The book is not exactly optimistic. Sowell contrasts the vision of intellectuals with a truer vision. About the former, he writes, “At the heart of the social vision prevalent among contemporary intellectuals is the belief that there are ‘problems’ created by existing institutions and that ‘solutions’ to these problems can be excogitated by intellectuals, [who] have seen themselves not simply as an elite . . . but as an anointed elite . . . with a mission to lead others in one way or another to better lives.” The contrasting vision, rooted in traditional wisdom and in reason corrected by facts and experience, he calls “tragic.”
Yet the “tragic” vision involves not despair but honesty about the limits of human perfectibility. No one in despair could write such an illuminating work. In fact it is uplifting to find that a thinker like Sowell exists and is writing, trying to wake us out of our dreams of perfecting the world through wishful thinking that in fact have led to increase of suffering, which might have been prevented had wiser heads, like Sowell’s, prevailed.
Please read this book. If you have cause to refute any of its arguments with valid reasoning and facts, rather than merely unexamined assumptions, I will welcome your comments and try to address them. But I hope you will find, as I did, that Intellectuals and Society offers a powerful cleansing of some of the mental mess left behind by the typical late-twentieth-century education.
Read more about Thomas Sowell (and see some of his remarkable photographs) at http://www.tsowell.com.
P.S. This just in. Here's an interview with Thomas Sowell on the very book.

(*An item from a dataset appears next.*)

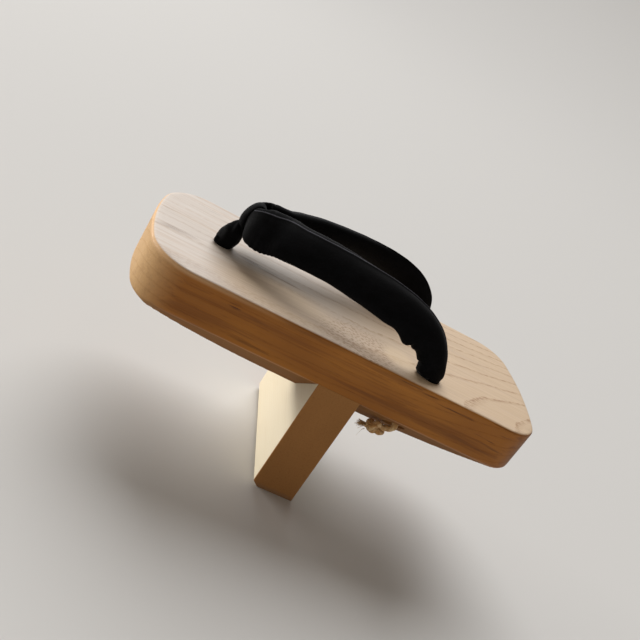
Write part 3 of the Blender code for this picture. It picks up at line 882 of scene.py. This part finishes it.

Sowell is the Rose and Milton Friedman Senior Fellow of the Hoover Institution at Stanford University. He is a professor of economics, a student of history, culture, and society, and one who speaks and writes not merely with opinions but with clear and powerful reasoning and the facts to back it up. I look forward to other works of his.
Intellectuals and Society offers a hugely important and enlightening series of arguments about the ways in which intelligent but unwise intellectuals influence the general climate of opinion, profoundly affecting our lives through the spread of their often unsubstantiated ideas on economics, social policy, the media, academia, the law, government, foreign policy, and war, even as they escape responsibility for the destructive consequences of those ideas.
Note that by “intellectuals” Sowell does not mean people who use their minds to do difficult and challenging things, like “brain surgeons or engineers” or “financial wizards.” He uses the term to refer “to an occupational category, people whose occupations deal primarily with ideas—writers, academics, and the like,” “dealer[s] in ideas, as such.”
As Sowell notes in Chapter 1, “George Orwell said that some ideas are so foolish that only an intellectual could believe them, for no ordinary man could be such a fool.” After defining what he means by intellectuals, Sowell goes on to apply sweet reason to a host of such ideas, many of which I in the past have taken, and most of the people I know still take, to be self-evident truth. It is a powerful wake-up book.
Though as a teacher of grammar and composition I am subject to some practical measuring of the quality of my work, as a teacher of literature and a writer I fall into the category of “intellectuals” as Sowell defines them, those for whom the only measure of the validity of their ideas is the opinions of other intellectuals. I take some solace from having left behind many of the false ideas Sowell refutes. Nonetheless, I have found the book not only enlightening but challenging and sobering.
The book is not exactly optimistic. Sowell contrasts the vision of intellectuals with a truer vision. About the former, he writes, “At the heart of the social vision prevalent among contemporary intellectuals is the belief that there are ‘problems’ created by existing institutions and that ‘solutions’ to these problems can be excogitated by intellectuals, [who] have seen themselves not simply as an elite . . . but as an anointed elite . . . with a mission to lead others in one way or another to better lives.” The contrasting vision, rooted in traditional wisdom and in reason corrected by facts and experience, he calls “tragic.”
Yet the “tragic” vision involves not despair but honesty about the limits of human perfectibility. No one in despair could write such an illuminating work. In fact it is uplifting to find that a thinker like Sowell exists and is writing, trying to wake us out of our dreams of perfecting the world through wishful thinking that in fact have led to increase of suffering, which might have been prevented had wiser heads, like Sowell’s, prevailed.
Please read this book. If you have cause to refute any of its arguments with valid reasoning and facts, rather than merely unexamined assumptions, I will welcome your comments and try to address them. But I hope you will find, as I did, that Intellectuals and Society offers a powerful cleansing of some of the mental mess left behind by the typical late-twentieth-century education.